My love letter to an app long gone

Josh Elman
4 min readMar 6, 2015

I still remember the first time I saw Color. Bill Nguyen and Peter Pham had invited me over to their secret lab in downtown Palo Alto. They introduced me to the incredible team they had recruited from Google and Apple. They told me they were trying to do something never done before on mobile phones — make a truly networked camera.

My jaw dropped the first time I saw it working. They opened it up and took a picture of me. I made a funny face. Immediately next to it were more pictures streaming in. They were coming from the room of people around us — a group chatting over coffee, code being written on screen, some of the walls, and some of me from a further angle. They were immediately showing up in a shared album. It felt intimate and alive.

A couple weeks later I was at a child’s birthday party at a friend’s house. Many of the guests were Color team members. They were still very stealthy but they let me use the app that day. Someone in another room took an incredible picture of my daughter. It immediately showed up on my phone. We went through the pictures later and could relive the whole party — the parts we were in, and many that we missed. Again, my jaw dropped and I felt like this could be a really big idea. A camera we all use together. I didn’t immediately know the business implications, but I couldn’t wait to get to use it in the real world.

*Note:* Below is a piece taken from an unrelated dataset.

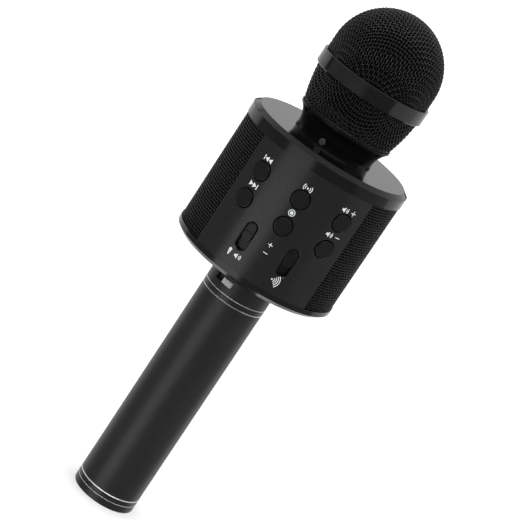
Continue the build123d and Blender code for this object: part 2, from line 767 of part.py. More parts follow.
def grille_basket():
    low, middle, high = basket_arc(0)
    low_in, middle_in, high_in = basket_arc(MESH_THICKNESS)
    outline = ThreePointArc(low, middle, high) + Line(high, high_in)
    outline += ThreePointArc(high_in, middle_in, low_in) + Line(low_in, low)
    return revolve(Plane.XZ * make_face(outline), Axis.Z)


def grille_band():
    outer = HEAD_RADIUS + BAND_PROUD
    band = tube(outer, outer - BAND_WALL, band_base, band_top)
    return chamfer(circles_of(band, outer), BAND_CHAMFER)


def domed_shell(outer, thickness, base, centre):
    """Short straight wall with half a ball on top of it."""
    solid = rod(outer, base, centre) + Pos(0, 0, centre) * Sphere(outer)
    hollow = rod(outer - thickness, base, centre) + Pos(0, 0, centre) * Sphere(outer - thickness)
    shell = solid - hollow
    return shell - rod(2 * outer, base - 3 * outer, base)


def grille_dome():
    return domed_shell(HEAD_RADIUS, MESH_THICKNESS, band_top, dome_centre)


def grille_thread_ring():
    inner = THREAD_RADIUS + RUNNING_GAP
    return tube(inner + THREAD_RING_WALL, inner, head_base, head_base + THREAD_RING_HEIGHT)


def grille_washer():
    inner = THREAD_RADIUS + 2 * RUNNING_GAP
    return tube(NECK_RIM_RADIUS - 2 * BASKET_BASE_INSET, inner, neck_top, head_base)


def windscreen_foam():
    """Foam lining that follows the inside of the basket, the band and the dome."""
    inset = MESH_THICKNESS + FOAM_GAP
    foam_base = head_base + THREAD_RING_HEIGHT
    outer_low, outer_middle, outer_high = basket_arc(inset)
    inner_low, inner_middle, inner_high = basket_arc(inset + FOAM_THICKNESS)
    outline = ThreePointArc(outer_low, outer_middle, outer_high) + Line(outer_high, inner_high)
    outline += ThreePointArc(inner_high, inner_middle, inner_low) + Line(inner_low, outer_low)
    lower = revolve(Plane.XZ * make_face(outline), Axis.Z) - rod(2 * HEAD_RADIUS, neck_top, foam_base)
    upper = domed_shell(HEAD_RADIUS - inset - BASKET_TOP_INSET, FOAM_THICKNESS, band_base, dome_centre)
    return lower + upper


def capsule_cushion():
    """Rubber cup that stands on the neck and holds the capsule."""
    base = neck_top + THREAD_LENGTH
    cup = tube(CAPSULE_RADIUS + CUP_WALL, LEAD_HOLE_RADIUS, base, base + CUP_HEIGHT)
    return cup - rod(CAPSULE_RADIUS, base + CUP_FLOOR, base + CUP_HEIGHT)


def mic_capsule():
    base = neck_top + THREAD_LENGTH + CUP_FLOOR
    capsule = rod(CAPSULE_RADIUS, base, base + CAPSULE_LENGTH)
    return fillet(capsule.edges().group_by(Axis.Z)[-1], CAPSULE_FILLET)


# ---------------------------------------------------------------- leads


def capsule_lead():
    """Screened lead from the capsule, down through the neck and back to the main board."""
    start = neck_top + THREAD_LENGTH + CUP_FLOOR
    board_height = frame_top - LEAD_BOARD_MARGIN
    points = ((0, 0, start), (0, 0, board_height + LEAD_BEND_RUN), (0, MAIN_BOARD_Y / 2, board_height),
              (0, MAIN_BOARD_Y, board_height))
    return bent_lead(CAPSULE_LEAD_RADIUS, points, LEAD_BEND_RADIUS)


def battery_leads():
    """Two leads from the cell's upper contact through the collar to the main board."""
    board_height = frame_base + LEAD_BOARD_MARGIN
    leads = []
    for side in (-1, 1):
        x = side * BATTERY_LEAD_SPACING
        points = ((x, 0, contact_base + CONTACT_THICKNESS), (x, 0, board_height - LEAD_BEND_RUN),
                  (x, MAIN_BOARD_Y / 2, board_height), (x, MAIN_BOARD_Y, board_height))
        leads.append(bent_lead(BATTERY_LEAD_RADIUS, points, LEAD_BEND_RADIUS))
    return Compound(children=leads)


def speaker_leads():
    """A short lead from the back of each magnet out to the main board."""
    start = speaker_back - SPEAKER_SHEET - MAGNET_HEIGHT
    leads = []
    for side in (-1, 1):
        x = side * start / 2
        low = speaker_height - MAGNET_RADIUS / 2
        points = ((side * start, 0, low), (x, 0, low), (x, MAIN_BOARD_Y, low))
        leads.append(bent_lead(SPEAKER_LEAD_RADIUS, points, start / 3))
    return Compound(children=leads)


# ---------------------------------------------------------------- assembly

nodes = {
    "end_cap": end_cap(),
    "end_cap_seal": end_cap_seal(),
    "cap_contact": cap_contact(),
    "tail_trim_ring": trim_ring(END_CAP_HEIGHT, cap_spigot_radius + RUNNING_GAP),
    "handle_tube": handle_tube(),
    "upper_trim_ring": trim_ring(tube_top, collar_spigot_outer),
    "handle_collar": handle_collar(),
    "power_switch_knob": power_switch_knob(),
    "power_switch_body": power_switch_body(),
    "battery_sleeve": battery_sleeve(),
    "battery_cell": battery_cell(),
    "battery_contact": battery_contact(),
    "battery_spring": battery_spring(),
    "bottom_cover": bottom_cover(),
    "top_cover": top_cover(),
    "front_panel": front_panel(),
    "rear_panel": rear_panel(),
    "side_grille_left": side_grille(-90),
    "side_grille_right": side_grille(90),
    "chassis": chassis(),
    "cover_screws": cover_screws(),
    "mic_volume_slider": fader_knob(FADER_ANGLES[0]),
    "echo_slider": fader_knob(FADER_ANGLES[1]),
    "button_board": button_board(),
    "tact_switches": tact_switches(),
    "slider_housings": fader_housings(),
    "main_board": main_board(),
    "card_socket": socket_block(card_height, CARD_SIZE, CARD_MOUTH),
    "usb_socket": socket_block(usb_height, USB_SIZE, USB_MOUTH, USB_TONGUE),
    "charge_socket": socket_block(charge_height, CHARGE_SIZE, CHARGE_MOUTH, CHARGE_TONGUE),
    "aux_jack_socket": aux_jack_socket(),
    "neck_housing": neck_housing(),
    "neck_lock_nut": neck_lock_nut(),
    "status_led_lens": status_led_lens(),
    "grille_washer": grille_washer(),
    "grille_thread_ring": grille_thread_ring(),
    "grille_basket": grille_basket(),
    "grille_band": grille_band(),
    "grille_dome": grille_dome(),
    "windscreen_foam": windscreen_foam(),
    "capsule_cushion": capsule_cushion(),
    "mic_capsule": mic_capsule(),
    "capsule_lead": capsule_lead(),
    "battery_leads": battery_leads(),
    "speaker_leads": speaker_leads(),
}

for side, word in ((-1, "left"), (1, "right")):
    nodes[f"speaker_frame_{word}"] = speaker_frame(side)
    nodes[f"speaker_cone_{word}"] = speaker_cone(side)
    nodes[f"speaker_magnet_{word}"] = speaker_magnet(side)
    nodes[f"speaker_gasket_{word}"] = speaker_gasket(side)

button_names = (("previous", "scan", "volume_up"), ("next", "record", "volume_down"))
for height, row in zip(button_rows, button_names):
    for angle, word in zip(BUTTON_ANGLES, row):
        nodes[f"{word}_button"] = push_button(angle, height)

os.makedirs("parts", exist_ok=True)
for name, solid in nodes.items():
    export_step(solid, f"parts/{name}.step")
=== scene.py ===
import json
from math import cos, pi, radians, sin, sqrt

import bmesh
import bpy
import numpy as np
from mathutils import Matrix, Vector, noise


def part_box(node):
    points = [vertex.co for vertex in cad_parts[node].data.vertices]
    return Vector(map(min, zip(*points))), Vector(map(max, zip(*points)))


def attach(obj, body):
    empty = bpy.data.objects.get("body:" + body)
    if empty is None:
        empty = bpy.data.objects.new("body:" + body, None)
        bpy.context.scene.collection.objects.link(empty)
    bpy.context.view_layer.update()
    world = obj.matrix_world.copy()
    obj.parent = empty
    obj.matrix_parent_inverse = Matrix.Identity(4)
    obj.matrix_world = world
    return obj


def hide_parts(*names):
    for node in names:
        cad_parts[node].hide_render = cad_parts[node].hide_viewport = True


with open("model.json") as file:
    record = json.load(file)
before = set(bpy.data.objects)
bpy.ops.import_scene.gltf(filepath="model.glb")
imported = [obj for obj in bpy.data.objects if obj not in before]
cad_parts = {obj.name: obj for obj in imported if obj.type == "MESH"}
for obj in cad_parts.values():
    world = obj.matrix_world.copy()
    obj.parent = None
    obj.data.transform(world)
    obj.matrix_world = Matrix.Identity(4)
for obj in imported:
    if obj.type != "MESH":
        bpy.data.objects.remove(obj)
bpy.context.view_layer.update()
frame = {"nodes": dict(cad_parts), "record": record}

# Karaoke microphone: the woven head, the mesh grilles and their cloth, which is also painted shade for
# the inside of the body, the foam, the printed signs, the finishes and the studio. Metres, +Z up, the
# controls face -Y. Angles are degrees round the body from -Y towards +X.

MM = 0.001

# ---------------------------------------------------------------- sizes

# Camera
CAMERA_AZIMUTH = -1.7
CAMERA_DISTANCE = 852 * MM
CAMERA_HEIGHT = 347 * MM
CAMERA_SIDESTEP = 0.94 * MM
CAMERA_PITCH = 14.3
CAMERA_ROLL = 33.5
CAMERA_LENS = 140.7
CAMERA_SENSOR = 36.0

# Woven wire of the head
HEAD_PITCH = 1.5 * MM
HEAD_WIRE_WIDTH = 0.54 * MM
HEAD_WIRE_HEIGHT = 0.48 * MM
HEAD_WIRE_SIDES = 6
BASKET_FOOT_INSET = 0.3 * MM
BASKET_BELLY = 0.45 * MM
BASKET_FOOT_SPREAD = 1.05
BASKET_ROWS = 200
HEM_WIDTH = 0.9 * MM
HEM_SIDES = 10
HEM_AROUND = 160
BAND_BURY = 0.2 * MM

# Woven wire of the side grilles
GRILLE_PITCH = 1.25 * MM
GRILLE_RING_WIRE = 0.46 * MM
GRILLE_UPRIGHT_WIRE = 0.32 * MM
GRILLE_WIRE_SIDES = 5
GRILLE_HALF_ANGLE = 46.1
GRILLE_EDGE = 0.15 * MM

STEPS_PER_PITCH = 4
SMALLEST = 1e-9

# Cloth behind the side grilles, also painted shade for the inside of the body
CLOTH_INSET = 0.9 * MM
CLOTH_THICKNESS = 0.15 * MM
CLOTH_STEPS = 96

# Foam lining
FOAM_THICKNESS = 4.0 * MM
FOAM_INSET = 1.15 * MM
FOAM_PIT = 0.14 * MM
FOAM_CELL = 0.9 * MM
FOAM_AROUND = 320
FOAM_ROWS = 60
FOAM_DOME_ROWS = 80
FOAM_POLE = 0.01 * MM

# Printed signs; outlines, strokes and steps are in millimetres
PRINT_THICKNESS = 0.03 * MM
PRINT_STEP = 0.35
PRINT_STROKE = 0.28
SIGN_SCALE = 1.2
ARC_POINTS = 12
DISC_POINTS = 24
SKIP_HALF = 0.95
RELIEF_REACH = 1.3
RELIEF_THICKNESS = 0.07 * MM

# Controls, as they stand on the panel
BUTTON_ANGLE = 30.6
FADER_ANGLE = 15.5
TOP_SIGN_HEIGHT = 176.0 * MM
SECOND_SIGN_HEIGHT = 163.7 * MM
FADER_SIGN_HEIGHT = 135.4 * MM
PLUS_HEIGHT = 147.4 * MM
MINUS_HEIGHT = 143.4 * MM

# Studio
FLOOR_SIZE = 30.0
PLAIN_LIGHT = 1.5

# ---------------------------------------------------------------- sizes read from the frame

dome_low, dome_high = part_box("grille_dome")
basket_low, basket_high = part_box("grille_basket")
foam_low, foam_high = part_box("windscreen_foam")
grille_low, grille_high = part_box("side_grille_right")
body_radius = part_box("top_cover")[1].x
neck_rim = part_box("neck_housing")[1].x

head_radius = dome_high.x - HEAD_WIRE_HEIGHT
dome_centre = dome_high.z - dome_high.x
dome_base = dome_low.z - BAND_BURY
basket_foot_radius = neck_rim - BASKET_FOOT_INSET - HEAD_WIRE_HEIGHT
basket_top_radius = basket_high.x - HEAD_WIRE_HEIGHT
grille_radius = grille_high.x - GRILLE_RING_WIRE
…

They raised a lot of money. A LOT of money. They launched it big time. BIG time. This was before Product Hunt. They went mainstream from day one — getting stories into CNN, USA Today, and more. Because of the hype, and perhaps the $$ raised, lots and lots of people downloaded it and tried it.

But the product didn’t quite work right out of the box. It had some quirks. A LOT of quirks. For example it had nearly no onboarding and just dumped you into the product. When you started taking pictures it showed you everyone around you taking pics — and with a lot of people trying it in those first few days, it often felt random and downright awkward or scary with strangers pics showing up.

That intimate experience I had at the birthday party or in Color’s offices worked because the context was set. With the Color at launch, and everyone trying it, the network dynamics were all wrong. It didn’t feel right. Network dynamics are really hard to get right over time, and especially hard to predict on day one.

The tech community reacted with outrage. Many times over I heard “How could this stupid idea raise so much money?” Or much much worse. People resented a founder declaring they had the future and a huge warchest, and then mocked it when the product didn’t work. It was a case of hubris.

But it’s too bad. The ideas of sharing photos with the people around you (at least those you know) provided a magical moment at that birthday party that I still haven’t experienced since. Easily sharing, viewing, and saving pictures that matter to me from the people around me.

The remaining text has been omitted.